TASK DETAILS:
Using the data that follows, return exactly the lines from the one that contains "build_covers(fabric, swivel)" through the one that contains "obj.parent = empty", ends included.

INFORMATION SUPPLIED:
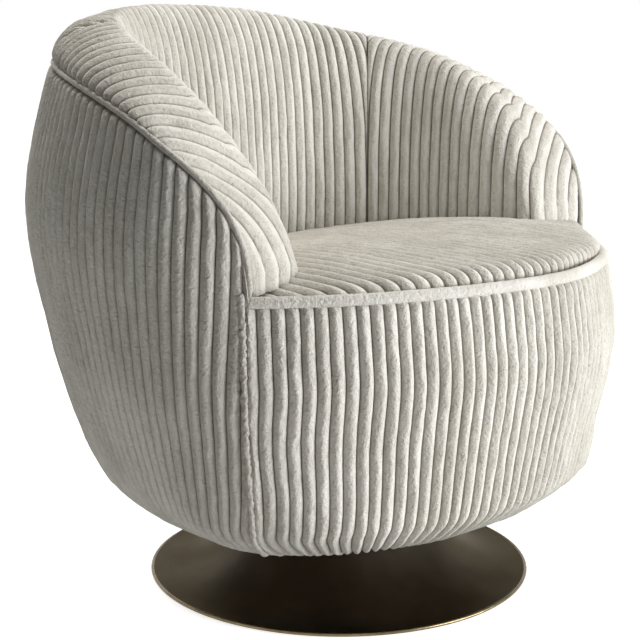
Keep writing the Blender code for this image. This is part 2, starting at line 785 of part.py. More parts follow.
def build_frame(wood, parent):
    bm = bmesh.new()
    board = [polar(a, plan_radius(a) * BOARD_SHARE, 0.0) for a in even_angles(0.0, 2.0 * math.pi, ROUND_STEPS)[:-1]]
    add_prism(bm, [(p.x, p.y) for p in board], BOARD_Z, BOARD_Z + BOARD_THICKNESS)
    item = make_object("bottom_board", bm, wood, parent=parent)
    cutter = bmesh.new()
    low, high = BOARD_Z - CUT_OVERRUN, BOARD_Z + BOARD_THICKNESS + CUT_OVERRUN
    add_post(cutter, ((BOARD_BORE, low), (BOARD_BORE, high)), TUBE_STEPS)
    for place in corners(UPPER_BOLT_OFFSET):
        add_post(cutter, ((BOLT_RADIUS + BOLT_CLEARANCE, low), (BOLT_RADIUS + BOLT_CLEARANCE, high)), HOLE_STEPS, place)
    cut(item, cutter, "board_holes")
    bm = bmesh.new()
    angles = even_angles(0.0, 2.0 * math.pi, RING_STEPS)[:-1]
    add_ring(bm, angles, ring_outer_radius, ring_opening_radius, RING_Z, RING_Z + RING_THICKNESS)
    make_object("seat_ring", bm, wood, parent=parent)
    bm = bmesh.new()
    rings = []
    angle_at = crest_angles(RAIL_START_ANGLE, 2.0 * math.pi - RAIL_START_ANGLE)[0]
    for angle in (angle_at(k / RAIL_STEPS) for k in range(RAIL_STEPS + 1)):
        inner, outer, low, high = rail_section(angle)
        rings.append([polar(angle, r, z) for r, z in ((inner, low), (outer, low), (outer, high), (inner, high))])
    add_loft(bm, rings)
    make_object("top_rail", bm, wood, parent=parent)
    for k, angle in enumerate(LOWER_RIB_ANGLES):
        build_rib(f"lower_rib_{k + 1}", angle, RIB_THICKNESS, False, wood, parent)
    for k, angle in enumerate(UPPER_RIB_ANGLES):
        build_rib(f"upper_rib_{k + 1}", angle, RIB_THICKNESS, True, wood, parent)
    build_rib("arm_post_left", POST_ANGLE, POST_WIDTH, True, wood, parent)
    build_rib("arm_post_right", 2.0 * math.pi - POST_ANGLE, POST_WIDTH, True, wood, parent)


def build_suspension(steel, felt, parent):
    ring_top = RING_Z + RING_THICKNESS
    wire_z = ring_top + SEAT_GAP + SPRING_WIRE
    front = BODY_CENTRE_Y - ring_opening_radius(0.0) - SPRING_REACH
    back = BODY_CENTRE_Y + ring_opening_radius(math.pi) + SPRING_REACH
    span = SEAT_HALF_WIDTH - SPRING_MARGIN
    for k in range(SPRING_COUNT):
        x = mix(-span, span, k / (SPRING_COUNT - 1))
        path = []
        steps = SPRING_TURN_STEPS * SPRING_TURNS
        for j in range(steps + 1):
            turn = 2.0 * math.pi * SPRING_TURNS * j / steps
            path.append(Vector((x + SPRING_WAVE * math.sin(turn), mix(front, back, j / steps), wire_z)))
        bm = bmesh.new()
        add_tube(bm, path, SPRING_WIRE, SPRING_SIDES)
        make_object(f"seat_spring_{k + 1}", bm, steel, smooth=True, parent=parent)
    half = span + CLIP_WIDTH
    lip_z = wire_z + SPRING_WIRE + SEAT_GAP
    for name, edge, way in (("spring_clip_front", front, 1.0), ("spring_clip_back", back, -1.0)):
        web = edge - way * (SPRING_WIRE + SEAT_GAP)
        lip, heel = web + way * CLIP_REACH, web - way * CLIP_THICKNESS
        outline = ((web, ring_top + SEAT_GAP), (web, lip_z), (lip, lip_z), (lip, lip_z + CLIP_THICKNESS),
                   (heel, lip_z + CLIP_THICKNESS), (heel, ring_top + SEAT_GAP))
        bm = bmesh.new()
        add_loft(bm, [[Vector((x, y, z)) for y, z in outline] for x in (-half, half)])
        make_object(name, bm, steel, parent=parent)
    bm = bmesh.new()
    low = lip_z + CLIP_THICKNESS + SEAT_GAP
    outline = [polar(a, ring_opening_radius(a) + DECK_MARGIN, 0.0)
               for a in (2.0 * math.pi * k / ROUND_STEPS for k in range(ROUND_STEPS))]
    add_prism(bm, [(p.x, p.y) for p in outline], low, low + DECK_THICKNESS)
    make_object("seat_deck", bm, felt, parent=parent)


# Pedestal
def corners(offset):
    return [(sx * offset, sy * offset) for sx in (-1.0, 1.0) for sy in (-1.0, 1.0)]


def lower_plate_z():
    return FLANGE_Z + SEAT_GAP


def upper_plate_z():
    return lower_plate_z() + PLATE_THICKNESS + PLATE_SPACING


def trumpet_curve(steps=TRUMPET_STEPS):
    """(radius, z) points of the pedestal's visible curve, from the rim to the flange."""
    rim_z = RIM_GAP + 2.0 * RIM_BEAD
    points = []
    for k in range(1, steps + 1):
        share = k / steps
        radius = mix(RIM_RADIUS - RIM_BEAD, FLANGE_RADIUS, share)
        points.append((radius, rim_z + (FLANGE_Z - rim_z) * share**TRUMPET_POWER))
    return points


def build_pedestal(bronze, steel, rubber):
    bm = bmesh.new()
    add_post(bm, ((BASE_PLATE_RADIUS, 0.0), (BASE_PLATE_RADIUS, FLOOR_PAD_THICKNESS)), ROUND_STEPS)
    make_object("floor_pad", bm, rubber)
    plate_z = FLOOR_PAD_THICKNESS + SEAT_GAP
    bm = bmesh.new()
    add_post(bm, ((BASE_PLATE_RADIUS, plate_z), (BASE_PLATE_RADIUS, plate_z + BASE_PLATE_THICKNESS)), ROUND_STEPS)
    make_object("base_plate", bm, steel)

    column_z = plate_z + BASE_PLATE_THICKNESS + SEAT_GAP
    top_z = FLANGE_Z - COVER_THICKNESS - SEAT_GAP
    bore = COLUMN_RADIUS - COLUMN_WALL
    bm = bmesh.new()
    add_turned(bm, (
        (bore, column_z), (COLUMN_RADIUS + COLUMN_WALL, column_z), (COLUMN_RADIUS, column_z + COLUMN_WALL),
        (COLUMN_RADIUS, top_z - COLUMN_FLANGE_THICKNESS), (COLUMN_FLANGE_RADIUS, top_z - COLUMN_FLANGE_THICKNESS),
        (COLUMN_FLANGE_RADIUS, top_z), (bore, top_z)), TUBE_STEPS)
    column = make_object("base_column", bm, steel, smooth=True)

    outer = [(RIM_RADIUS - RIM_BEAD, RIM_GAP), (RIM_RADIUS, RIM_GAP + RIM_BEAD),
             (RIM_RADIUS - RIM_BEAD, RIM_GAP + 2.0 * RIM_BEAD)] + trumpet_curve() + [(FLANGE_BORE, FLANGE_Z)]
    inner = []
    for k in range(2, len(outer) - 2, 2):
        (r0, z0), (r1, z1) = outer[k - 1], outer[k + 1]
        length = math.hypot(r1 - r0, z1 - z0)
        r, z = outer[k]
        inner.append((r - (z1 - z0) / length * COVER_THICKNESS, z + (r1 - r0) / length * COVER_THICKNESS))
    inner.append((FLANGE_RADIUS - COVER_THICKNESS, FLANGE_Z - COVER_THICKNESS))
    inner.append((FLANGE_BORE, FLANGE_Z - COVER_THICKNESS))
    bm = bmesh.new()
    add_turned(bm, outer + list(reversed(inner)))
    cover = make_object("base_cover", bm, bronze, smooth=True)
    for item, name in ((column, "column_bolt_holes"), (cover, "cover_bolt_holes")):
        cutter = bmesh.new()
        for place in corners(LOWER_BOLT_OFFSET):
            add_post(cutter, ((BOLT_RADIUS + BOLT_CLEARANCE, top_z - CUT_OVERRUN),
                              (BOLT_RADIUS + BOLT_CLEARANCE, FLANGE_Z + CUT_OVERRUN)), HOLE_STEPS, place)
        cut(item, cutter, name)


# Ball-bearing swivel
def swivel_plate(name, side, low_z, bolt_offset, race_z, material, parent):
    bm = bmesh.new()
    add_prism(bm, rounded_square(side, PLATE_CORNER), low_z, low_z + PLATE_THICKNESS)
    item = make_object(name, bm, material, parent=parent)
    low, high = low_z - CUT_OVERRUN, low_z + PLATE_THICKNESS + CUT_OVERRUN
    cutter = bmesh.new()
    add_post(cutter, ((PLATE_BORE, low), (PLATE_BORE, high)), PIN_STEPS)
    for place in corners(bolt_offset):
        add_post(cutter, ((BOLT_RADIUS + BOLT_CLEARANCE, low), (BOLT_RADIUS + BOLT_CLEARANCE, high)), HOLE_STEPS, place)
    cut(item, cutter, name + "_holes")
    cutter = bmesh.new()
    groove = BALL_RADIUS + BALL_GAP
    turns = [2.0 * math.pi * (k + 0.5) / GROOVE_SIDES for k in range(GROOVE_SIDES)]
    section = [(RACE_RADIUS + groove * math.cos(t), race_z + groove * math.sin(t)) for t in turns]
    add_turned(cutter, section, RACE_STEPS)
    cut(item, cutter, name + "_race")


def build_screw(name, place, seat_z, way, length, material, parent):
    """A screw whose head rests at seat_z; way is 1 where the head is above its seat, -1 where below."""
    flat = BOLT_HEAD_RADIUS - BOLT_HEAD_HEIGHT * BOLT_CHAMFER_SHARE
    head = seat_z + way * (SEAT_GAP + BOLT_HEAD_HEIGHT)
    rest = seat_z + way * SEAT_GAP
    profile = ((flat, head), (BOLT_HEAD_RADIUS, mix(head, seat_z, BOLT_SHOULDER_SHARE)), (BOLT_HEAD_RADIUS, rest),
               (BOLT_RADIUS, rest), (BOLT_RADIUS, seat_z - way * length))
    bm = bmesh.new()
    add_post(bm, profile, SCREW_STEPS, place)
    make_object(name, bm, material, smooth=True, parent=parent)


def build_swivel(steel, zinc, swivel, cage_axis):
    low_z, high_z = lower_plate_z(), upper_plate_z()
    race_z = low_z + PLATE_THICKNESS + PLATE_SPACING / 2.0
    swivel_plate("lower_swivel_plate", LOWER_PLATE_SIDE, low_z, LOWER_BOLT_OFFSET, race_z, steel, None)
    swivel_plate("upper_swivel_plate", UPPER_PLATE_SIDE, high_z, UPPER_BOLT_OFFSET, race_z, steel, swivel)

    bm = bmesh.new()
    half = CAGE_THICKNESS / 2.0
    inner, outer = RACE_RADIUS - CAGE_WIDTH / 2.0, RACE_RADIUS + CAGE_WIDTH / 2.0
    section = ((inner, race_z - half), (outer, race_z - half), (outer, race_z + half), (inner, race_z + half))
    add_turned(bm, section, RACE_STEPS)
    cage = make_object("ball_cage", bm, zinc, parent=cage_axis)
    cutter = bmesh.new()
    for k in range(BALL_COUNT):
        turn = 2.0 * math.pi * k / BALL_COUNT
        place = (RACE_RADIUS * math.cos(turn), RACE_RADIUS * math.sin(turn))
        hole = BALL_RADIUS + 2.0 * BALL_GAP
        add_post(cutter, ((hole, race_z - CUT_OVERRUN), (hole, race_z + CUT_OVERRUN)), POCKET_STEPS, place)
        bm = bmesh.new()
        bmesh.ops.create_icosphere(bm, subdivisions=2, radius=BALL_RADIUS,
                                   matrix=Matrix.Translation((*place, race_z)))
        make_object(f"bearing_ball_{k + 1}", bm, steel, smooth=True, parent=cage_axis)
    cut(cage, cutter, "cage_pockets")

    top_z = high_z + PLATE_THICKNESS + SEAT_GAP
    bottom_z = low_z - SEAT_GAP
    chamfer = PIN_HEAD_HEIGHT * PIN_CHAMFER_SHARE
    bm = bmesh.new()
    foot, crown = bottom_z - PIN_HEAD_HEIGHT, top_z + PIN_HEAD_HEIGHT
    add_post(bm, (
        (PIN_HEAD_RADIUS - chamfer, foot), (PIN_HEAD_RADIUS, foot + chamfer), (PIN_HEAD_RADIUS, bottom_z),
        (PIN_RADIUS, bottom_z), (PIN_RADIUS, top_z), (PIN_HEAD_RADIUS, top_z),
        (PIN_HEAD_RADIUS, crown - chamfer), (PIN_HEAD_RADIUS - chamfer, crown)), PIN_STEPS)
    make_object("centre_pin", bm, steel, smooth=True)

    for k, place in enumerate(corners(LOWER_BOLT_OFFSET)):
        build_screw(f"base_bolt_{k + 1}", place, low_z + PLATE_THICKNESS, 1.0, LOWER_BOLT_LENGTH, zinc, None)
    for k, place in enumerate(corners(UPPER_BOLT_OFFSET)):
        build_screw(f"seat_bolt_{k + 1}", place, high_z, -1.0, UPPER_BOLT_LENGTH, zinc, swivel)


def main():
    clear_scene()
    fabric = make_material("cream_corduroy", (0.66, 0.62, 0.55), 0.95)
    bronze = make_material("antique_bronze", (0.16, 0.13, 0.09), 0.28, 1.0)
    steel = make_material("plain_steel", (0.45, 0.45, 0.46), 0.4, 1.0)
    zinc = make_material("zinc_plate", (0.62, 0.62, 0.60), 0.35, 1.0)
    wood = make_material("birch_plywood", (0.62, 0.47, 0.30), 0.7)
    felt = make_material("grey_felt", (0.22, 0.22, 0.22), 1.0)
    rubber = make_material("black_rubber", (0.03, 0.03, 0.03), 0.9)

    swivel = bpy.data.objects.new("swivel_axis", None)
    cage_axis = bpy.data.objects.new("cage_axis", None)
    for axis in (swivel, cage_axis):
        bpy.context.scene.collection.objects.link(axis)

    build_pedestal(bronze, steel, rubber)
    build_swivel(steel, zinc, swivel, cage_axis)
    build_frame(wood, swivel)
    build_suspension(steel, felt, swivel)
    build_cushion(fabric, swivel)
    build_covers(fabric, swivel)
    build_pads(fabric, swivel)
    build_piping(fabric, swivel)


main()
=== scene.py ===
"""Swivel tub armchair in cream jumbo corduroy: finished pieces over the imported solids.

Metres, +Z up, the chair faces -Y. Left and right are as the photograph shows them, so left is -X. Angles round
the body run from the front (0) by the left side to the back (pi).
"""
import json
import math

import bmesh
import bpy
import numpy as np
from mathutils import Matrix, Vector
from mathutils.kdtree import KDTree


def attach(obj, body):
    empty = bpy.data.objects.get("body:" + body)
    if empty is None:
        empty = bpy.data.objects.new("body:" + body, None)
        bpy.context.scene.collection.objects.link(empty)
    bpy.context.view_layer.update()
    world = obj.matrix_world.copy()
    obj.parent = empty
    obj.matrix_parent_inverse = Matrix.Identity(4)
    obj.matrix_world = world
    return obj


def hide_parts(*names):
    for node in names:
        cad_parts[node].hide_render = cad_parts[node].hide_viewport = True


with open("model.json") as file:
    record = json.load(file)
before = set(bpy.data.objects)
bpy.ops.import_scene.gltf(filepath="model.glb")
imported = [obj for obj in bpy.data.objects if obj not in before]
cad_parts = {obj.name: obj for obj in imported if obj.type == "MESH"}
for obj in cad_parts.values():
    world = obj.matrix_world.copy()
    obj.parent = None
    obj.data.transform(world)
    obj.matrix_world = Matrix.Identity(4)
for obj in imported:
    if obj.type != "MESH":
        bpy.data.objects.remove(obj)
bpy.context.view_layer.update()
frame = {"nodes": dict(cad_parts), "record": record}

PI = math.pi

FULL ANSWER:
    build_covers(fabric, swivel)
    build_pads(fabric, swivel)
    build_piping(fabric, swivel)


main()
=== scene.py ===
"""Swivel tub armchair in cream jumbo corduroy: finished pieces over the imported solids.

Metres, +Z up, the chair faces -Y. Left and right are as the photograph shows them, so left is -X. Angles round
the body run from the front (0) by the left side to the back (pi).
"""
import json
import math

import bmesh
import bpy
import numpy as np
from mathutils import Matrix, Vector
from mathutils.kdtree import KDTree


def attach(obj, body):
    empty = bpy.data.objects.get("body:" + body)
    if empty is None:
        empty = bpy.data.objects.new("body:" + body, None)
        bpy.context.scene.collection.objects.link(empty)
    bpy.context.view_layer.update()
    world = obj.matrix_world.copy()
    obj.parent = empty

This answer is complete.